C’est entre 5.000 et 5.500 mètres d’altitude que les végétaux ont le plus colonisé les terres
Pour déterminer les changements à cette altitude, les chercheurs ont utilisé un outil simple et accessible à tout le monde : Google Earth. La comparaison de ces images avec le suivi des satellites Landsat de la Nasa depuis 1993 a permis de déterminer l'accroissement du couvert végétal à cette altitude. Comme l'Himalaya est long de 3.000 kilomètres entre l'Afghanistan et la Chine et que l'espace étudié représente donc des milliers de km², les chercheurs l'ont "saucissonné" en huit étages. C'est ainsi qu'ils ont pu déterminer que c'est entre 5.000 et 5.500 mètres d'altitude que les végétaux ont le plus colonisé les terres, soit bien au-dessus du plus haut sommet européen, le mont Blanc (4808 m). Le huitième étage entre 5.500 mètres et les glaces à 6.000 mètres est considéré comme la limite extrême de température qui au-delà empêche les plantes de pousser. Les écologues vont devoir désormais lancer des inventaires pour connaître les espèces qui arrivent à grimper ainsi en altitude.

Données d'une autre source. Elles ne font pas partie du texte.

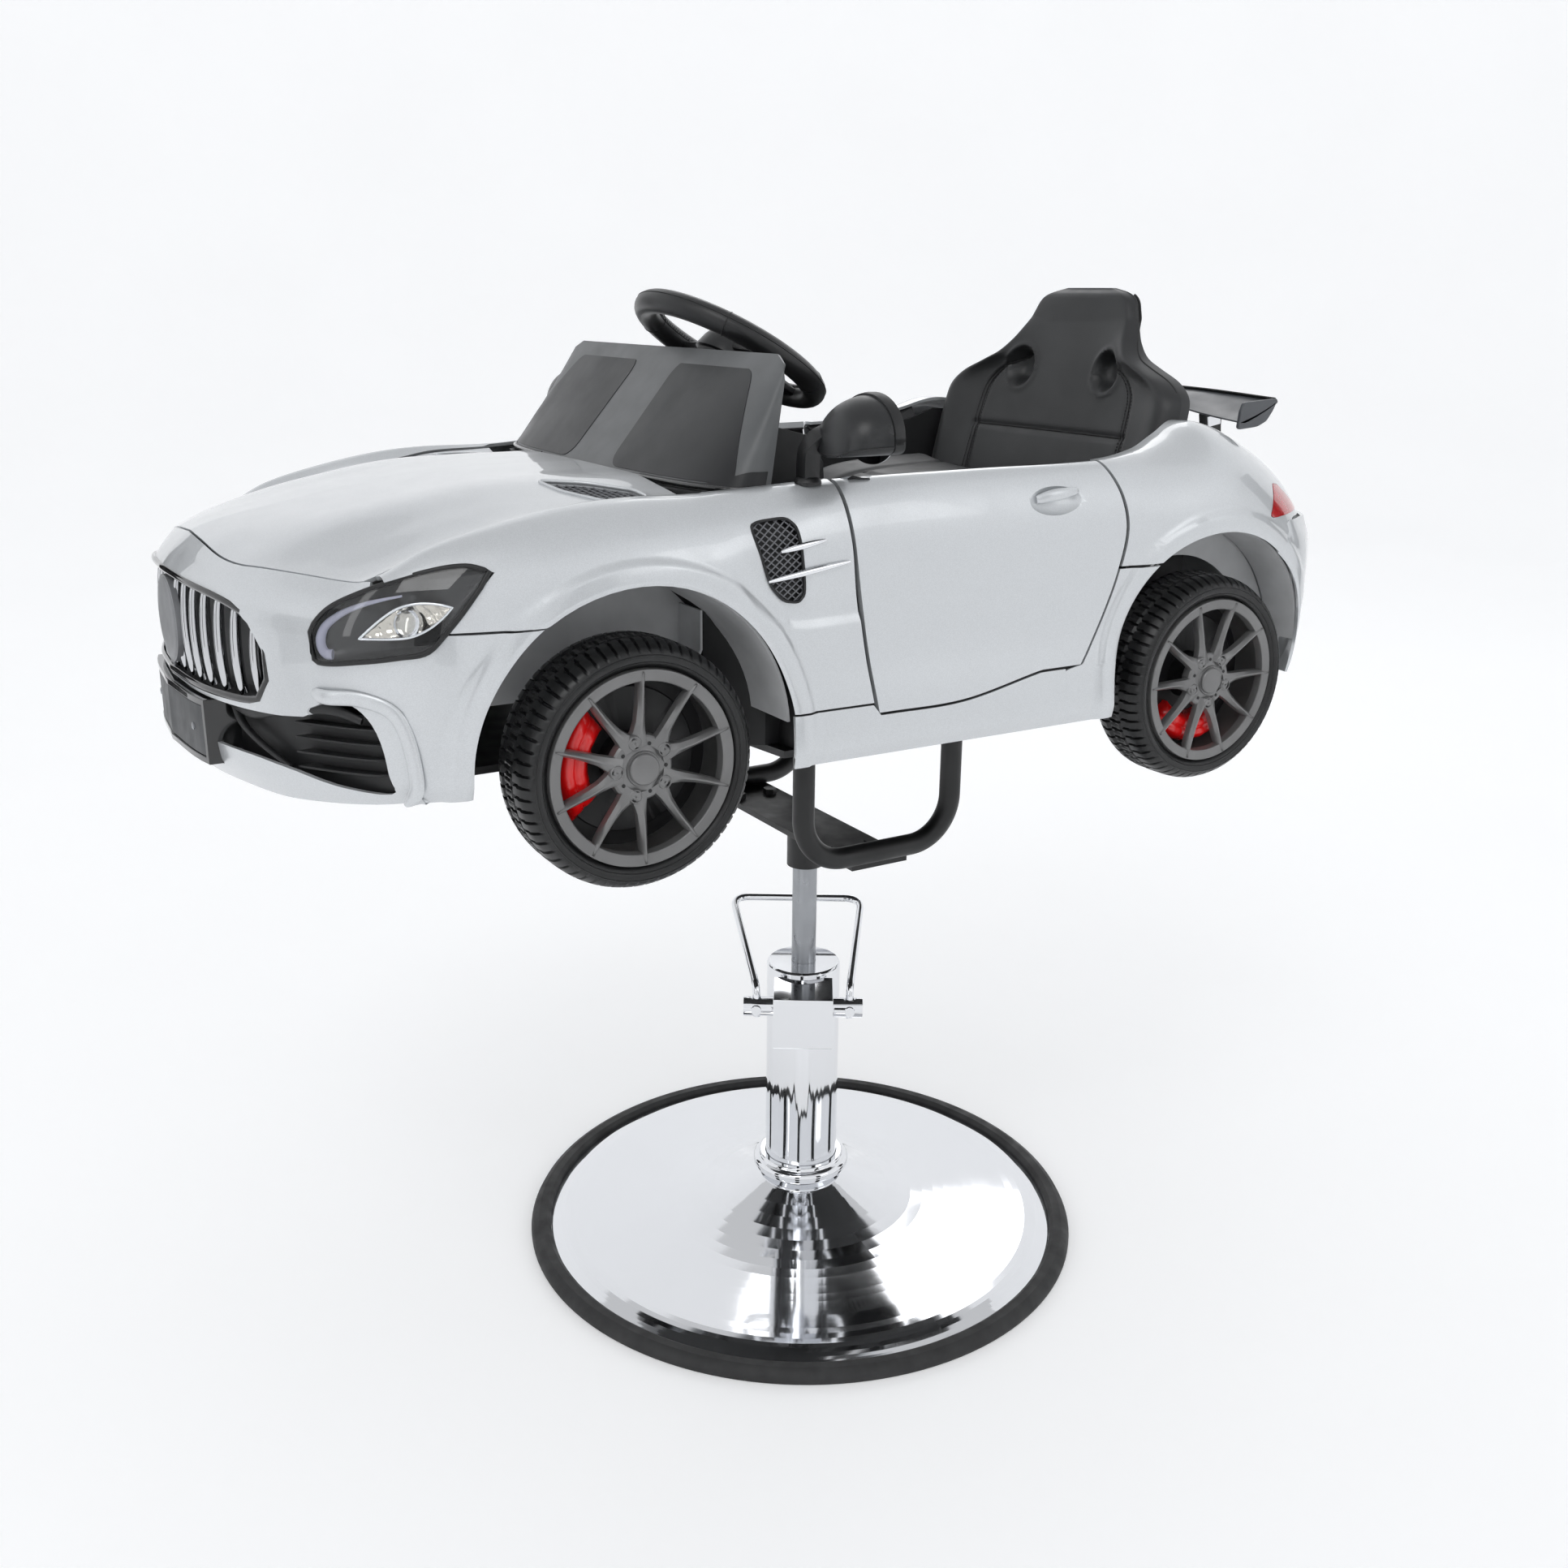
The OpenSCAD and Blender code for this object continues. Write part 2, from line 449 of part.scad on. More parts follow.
module flange_plate() color("#3c3d40") {
    z = dome_z(flange_r) - dome_t - flange_t - seat_gap;
    difference() {
        translate([0, 0, z]) cylinder(r = flange_r, h = flange_t);
        translate([0, 0, z - over]) cylinder(d = cover_d + 2*run_fit, h = flange_t + 2*over);
    }
    for (a = [45:90:315]) rotate([0, 0, a]) translate([flange_r*0.78, 0, z - flange_t*1.2])
        cylinder(d = flange_t*2.6, h = flange_t*1.2, $fn = 6);
}

collar_h = 16;
module base_collar() color("#e2e4e6")
    translate([0, 0, dome_h + seat_gap]) rotate_extrude($fn = 96)
        polygon([for (p = [[0, 0], [0.82, 0], [1, 0.22], [1, 0.55], [0.82, 0.72], [0.55, 0.78], [0.45, 1],
                           [0, 1]])
            [cover_d/2 + run_fit + p[0]*(collar_d - cover_d)/2, p[1]*collar_h]]);

bush_h = 14;
module pump_cover() color("#e2e4e6")
    difference() {
        rotate_extrude($fn = 96)
            polygon([[cover_d/2 - cover_t, ring_h], [cover_d/2, ring_h], [cover_d/2, cover_top - cover_t],
                     [cover_d/2 - cover_t, cover_top], [rod_d/2 + run_fit, cover_top],
                     [rod_d/2 + run_fit, cover_top - bush_h], [cover_d/2 - cover_t, cover_top - bush_h]]);
        pump_turned() translate([0, -pump_front, shaft_z - block_drop/2])
            cube([plunger_d + 2*over, block_w, plunger_d], center = true);
    }

plunger_d = 14;
block_drop = 36;
block_rise = 18;
block_reach = shaft_out + shaft_d/2 + 13;
module pump_turned() {
    rotate([0, 0, pump_azimuth]) children();
}
module pump_block() color("#e2e4e6")
    pump_turned() difference() {
        translate([block_w/2, 0, 0]) rotate([0, -90, 0]) linear_extrude(block_w)
            polygon([for (p = [[-block_drop, 0.42], [-block_drop, 1], [block_rise*0.97, 1], [block_rise, 0.95],
                               [block_rise*1.28, 0.42]]) [shaft_z + p[0], -block_reach*p[1]]]);
        translate([0, 0, shaft_z - 2*block_drop]) cylinder(d = cover_d + 2*seat_gap, h = 4*block_drop);
        translate([-block_w, -shaft_out, shaft_z]) rotate([0, 90, 0])
            cylinder(d = shaft_d + 2*run_fit, h = 2*block_w);
    }

cylinder_d = 56;
module inner_cylinder() color("#6d7075")
    translate([0, 0, ring_h]) difference() {
        cylinder(d = cylinder_d, h = cover_top - bush_h - seat_gap - ring_h);
        translate([0, 0, flange_t]) cylinder(d = piston_d + 2*run_fit, h = cover_top);
    }

module lever_shaft() color("#e2e4e6")
    pump_turned() {
        translate([-shaft_l/2, -shaft_out, shaft_z]) rotate([0, 90, 0]) difference() {
            cylinder(d = shaft_d, h = shaft_l);
            for (x = [loop_foot_x, shaft_l - loop_foot_x]) translate([-shaft_d, 0, x]) rotate([0, 90, 0])
                cylinder(d = loop_d + 2*run_fit, h = 2*shaft_d);
        }
        for (way = [-1, 1]) translate([way*(shaft_l/2 - loop_foot_x), -shaft_out - shaft_d*0.46, shaft_z])
            rotate([90, 0, 0]) cylinder(d = shaft_d*0.5, h = shaft_d*0.16);
    }
loop_foot_x = 13;

// The foot loop: up from both ends of the shaft, splayed, then back over and behind the rod
loop_reach = 150;
loop_rise = 62;
loop_half = 70;
loop_skew = 8;
loop_route = [[-shaft_l/2 + loop_foot_x, -shaft_out, shaft_z - shaft_d*0.55],
              [-shaft_l/2 + loop_foot_x, -shaft_out, shaft_z + shaft_d],
              [-loop_half - loop_skew, -shaft_out + loop_reach*0.9, shaft_z + loop_rise*0.97],
              [-loop_half*0.86 - loop_skew, -shaft_out + loop_reach, shaft_z + loop_rise],
              [loop_half*0.86 - loop_skew, -shaft_out + loop_reach, shaft_z + loop_rise],
              [loop_half - loop_skew, -shaft_out + loop_reach*0.9, shaft_z + loop_rise*0.97],
              [shaft_l/2 - loop_foot_x, -shaft_out, shaft_z + shaft_d],
              [shaft_l/2 - loop_foot_x, -shaft_out, shaft_z - shaft_d*0.55]];
module rod_between(a, b, r) {
    d = b - a;
    translate(a) rotate([0, acos(d[2]/norm(d)), atan2(d[1], d[0])]) cylinder(r = r, h = norm(d));
}
// Bends are balls a little thicker than the rod
ball = 1.3;
module bent_rod(route, r) {
    for (i = [0:len(route) - 2]) rod_between(route[i], route[i + 1], r);
    for (i = [1:len(route) - 2]) translate(route[i]) sphere(r = r*ball);
}
module foot_loop() color("#e2e4e6")
    pump_turned() bent_rod(loop_route, loop_d/2);

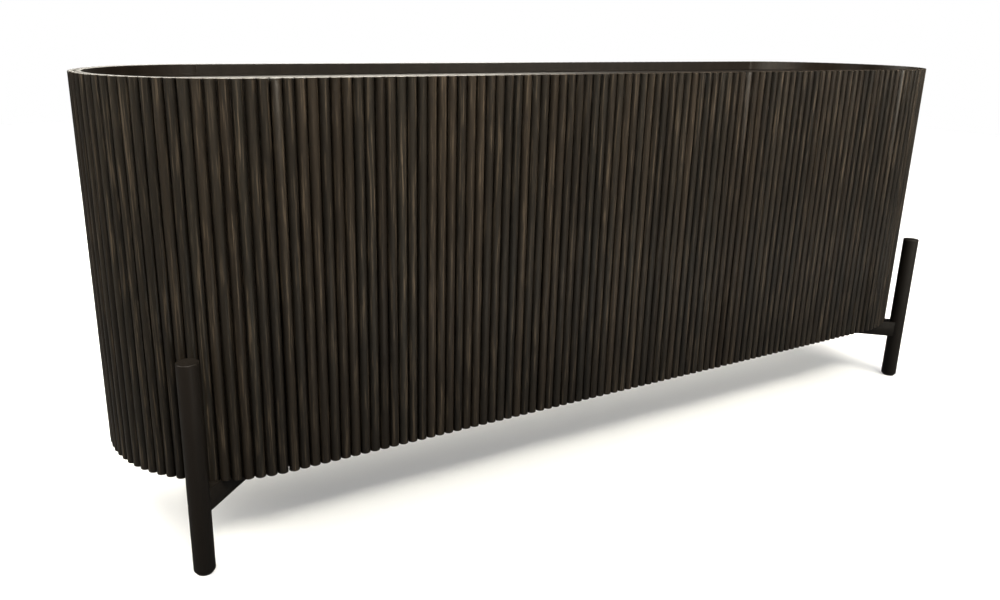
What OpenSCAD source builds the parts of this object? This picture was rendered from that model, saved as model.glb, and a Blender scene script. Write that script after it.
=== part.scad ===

Un impact inconnu sur le cycle de l'eau
Ce travail ne s'intéresse pas aux causes de cette expansion végétale, mais la hausse des températures induites par le changement climatique est fortement suspectée. Cette augmentation de la biomasse à haute altitude mérite en tout cas d'être mesurée et surveillée de près. “La neige tombe et fond selon les saisons, et il est important de mesurer et de comprendre les bilans en glace, explique Karen Anderson, chercheuse à l'Institut de l'environnement et du développement durable de l'université d'Exeter. Mais nous ne connaissons rien de l'impact de l'accroissement de la végétation à cette altitude sur le cycle de l'eau qui est vital pour une grande partie de l'Asie.”
L'Himalaya est en effet le “château d'eau” de l'Asie. Le massif alimente les dix plus grands fleuves de ce continent. Tout changement affecte la disponibilité en eau des populations. Or, les végétaux captent une partie de cette ressource pour la restituer à l'atmosphère par évapotranspiration et maintiennent l'humidité des sols. Ils réduisent par ailleurs l'érosion des montagnes. On ne sait pas aujourd'hui si ce rôle est positif ou négatif alors que la hausse des températures ne peut induire qu'une augmentation de la biomasse à ces hautes altitudes.